Сфера ее действия была необъятной, но обозримой. Она учила почитать святых и искать у них защиты. Она служила всем, кто ее принимал, и оставалась мертвой буквой для двоечников. И в ней точно не было ничего естественного - начиная с рифмы и кончая оперой.
Конечно, я не надеялся постичь предмет своего поклонения, да и не стремился к этому. Мне нравилось составлять мысленный ландшафт из нагло выбранных фрагментов, которые лепились друг к другу, подчиняясь тем правилам избирательного сродства, что коренились в нашем с историей подсознании. Понятно, что "Игра в бисер" была моей настольной книгой, пока я не сообразил, что под видом магистров Игры Гессе вывел своих - слишком много знающих немецких писателей.
Это навело меня на очевидную мысль: поклоняясь культуре, я творил себе кумира из конечного и смертного, но я и тут не раскаялся, решив, что на мой век хватит. Я верил в культуру, как верят в любовь, зная, что она не бывает вечной.
Догадываясь, что в чужих глазах твои боги кажутся раскрашенными идолами, я отправлял свой культ в одиночку и тихо. Но однажды, чтобы приобщиться соборности, которой хвалятся другие религии, я заперся от кота в ванной, залез, чтобы не мешало земное притяжение, в воду, включил девятую симфонию и, подвывая хору этой единственной, как сказал Ницше, мистерии нашего времени, фальшиво и искренне стал выводить слова полупонятного гимна:
Freu-de, scho-ner Gotter-funken
To-chter aus Ely-sium.
ЗИМОЙ В ГОРАХ
- Кем ты хочешь быть, когда вырастешь?
- Китайцем.
- Тогда не спрашивай о Дао, пока не будет седины.
Дождавшись ее, я решил учиться на китайца, но не нашел - у кого. Знатоков отталкивал мой азарт неофита. Слишком хорошо зная свой предмет, чтобы любить его, они презирают дилетантов, не разделяя их молодое чувство.
- Восток, - сурово объясняли они мне, - еще хуже Запада.
Но мне хватало того, что он был другим, ибо я всегда был падок на экзотику, потому что считал ее ключом к неведомому.
- Скорее - отмычкой, - говорят эстеты, отводящие экзотике низшую (мальчишескую) ступень в эволюции культуры.
Так, презирающий всякую этнографию Набоков ненавидел фольклорное искусство, как оперный дирижер - колхозную самодеятельность.
- Я не могу себе представить ничего страшнее Гоголя, - напрасно пугал он читателя, - без конца сочиняющего малороссийские повести.

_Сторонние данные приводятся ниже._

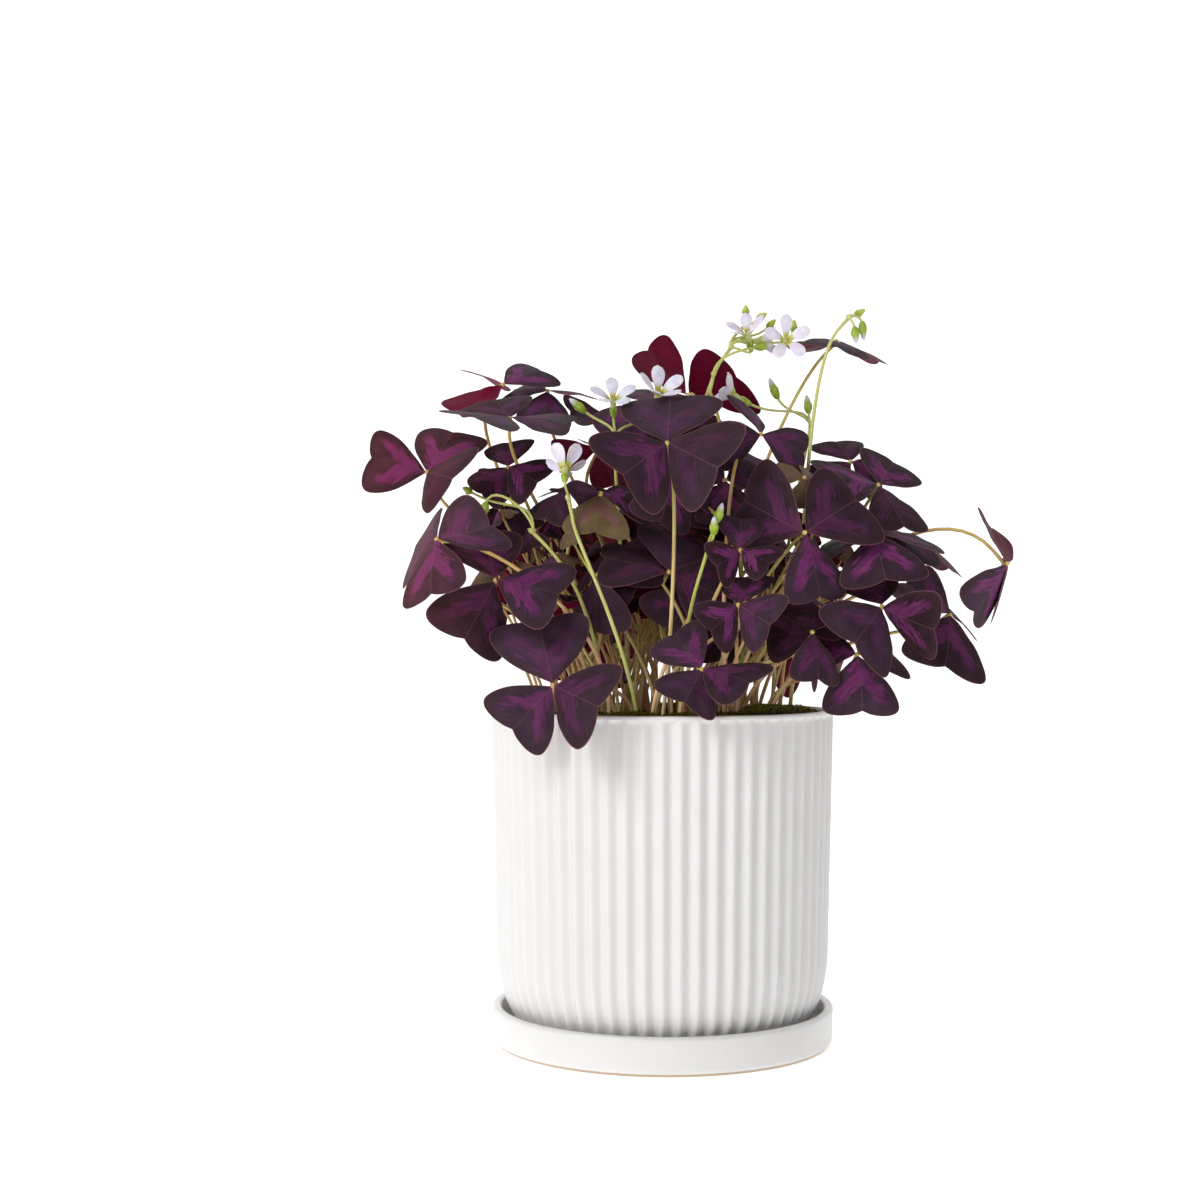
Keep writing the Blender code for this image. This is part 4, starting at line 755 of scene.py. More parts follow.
def leaf_skin(name, dark, deep, lit_left_red, edge_tint, blotch, bright, lit_left_pink, rim_red, shine,
              patch_share):
    """Living leaf surface: a dark ground, a paler chevron with frayed edges whose arms run from
    the midrib to the two lobes, fine veins and a thin red rim, under a dull waxy sheen. Leaves at
    the left of the clump, towards the lamp, get a painted highlight: their ground and chevron are
    painted lighter and redder."""
    made, put = finish(name, {"IOR": 1.42, "Specular IOR Level": 0.12})
    flat = put("UVMap", uv_map="flat")
    x = put("SeparateXYZ", flat)
    y = x.node.outputs[1]
    tone = put("Attribute", out=2, attribute_name="tone")
    rim = put("Attribute", out=2, attribute_name="rim")
    off = put("Math", y, operation="ABSOLUTE")
    back = put("Math", off, -VEIN_SLANT, x, operation="MULTIPLY_ADD")
    forth = put("Math", off, VEIN_SLANT, x, operation="MULTIPLY_ADD")
    seed = put("Math", tone, 40.0, operation="MULTIPLY")
    side = put("Math", y, operation="SIGN")
    apart = put("Math", side, 9.0, seed, operation="MULTIPLY_ADD")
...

Вынужденный стать гражданином мира Набоков поднимался над национальными различиями, считая художников всех стран в одинаковой степени разными. Видовую принадлежность он прощал бабочкам, но не писателям.
- На послевоенном курсе в Корнеле, - рассказывал мне его бывший студент, - Набоков охотнее всех обижал тех, кто надеялся найти у Льва Толстого объяснение победам Красной армии. «Может, Вам лучше жениться?» - спрашивал он их на экзамене.

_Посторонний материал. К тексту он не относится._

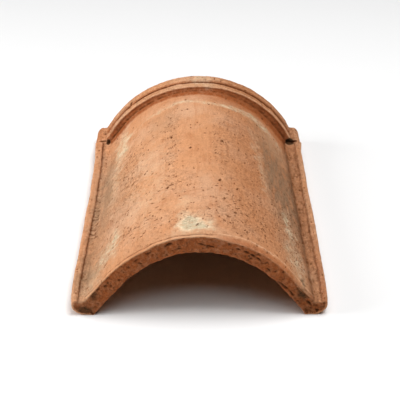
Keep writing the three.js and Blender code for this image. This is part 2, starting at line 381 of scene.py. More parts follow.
def formed_rings(places):
    """The sections at all places, formed by hand and worn at the ends, and their steps."""
    rings = np.array([section_at(y) for y in places])
    size = rings.shape[1]
    step = np.tile(np.minimum(np.arange(size), size - np.arange(size)), len(places))
    skin = Skin(np.vstack([in_space(ring, y) for ring, y in zip(rings, places)]), step)
    forms = (press_front(skin) + shape_by_hand(skin), move_sideways(skin), round_corners(skin),
             wear_arris(skin))
    rows = zip(rings, *(form.reshape(len(places), size) for form in forms))
    rings = [drawn_in(rounded(drawn_in(ring, inset) + np.outer(shift, (1, 0)), rounding), wear)
             for ring, inset, shift, rounding, wear in rows]
    return np.array(rings), step


def build_skin():
    """The closed skin's points and faces, and for each point its step along its section."""
    places = stations()
    rings, step = formed_rings(places)
    size = rings.shape[1]
    points = np.vstack([in_space(ring, y) for ring, y in zip(rings, places)])
    here = np.arange(size)
    beside = (here + 1) % size
    quads = [np.column_stack([here, beside, beside + size, here + size]) + row * size
             for row in range(len(places) - 1)]
    faces = np.vstack(quads).tolist()
    for row, outward in ((0, -1), (len(places) - 1, 1)):
        added, corners = cap(rings[row])
        corners += np.where(corners < size, row * size, len(points) - size)
        points = np.vstack([points, in_space(added, places[row])])
        a, b, c = points[corners.T]
        turned = np.cross(b - a, c - a)[:, 1] * outward < 0
        corners[turned] = corners[turned, ::-1]
        faces += corners.tolist()
        step = np.append(step, np.full(len(added), -1))
    return points, faces, step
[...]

Истребляя туземную локальность у любимых авторов и добавляя ее ненавистным, Набоков тайно вел превентивную войну за надежное место в мировой, а не в русской литературе. В этой идиосинкразии чувствуется вечный страх эмигранта, который выделяется именно тем, что боится выделиться.
Господи, как это понятно! Разве я не приходил в бешенство, когда слышал о себе «певец Брайтон-Бич»? Каждый автор хочет запомниться своей формой, а не чужим содержанием.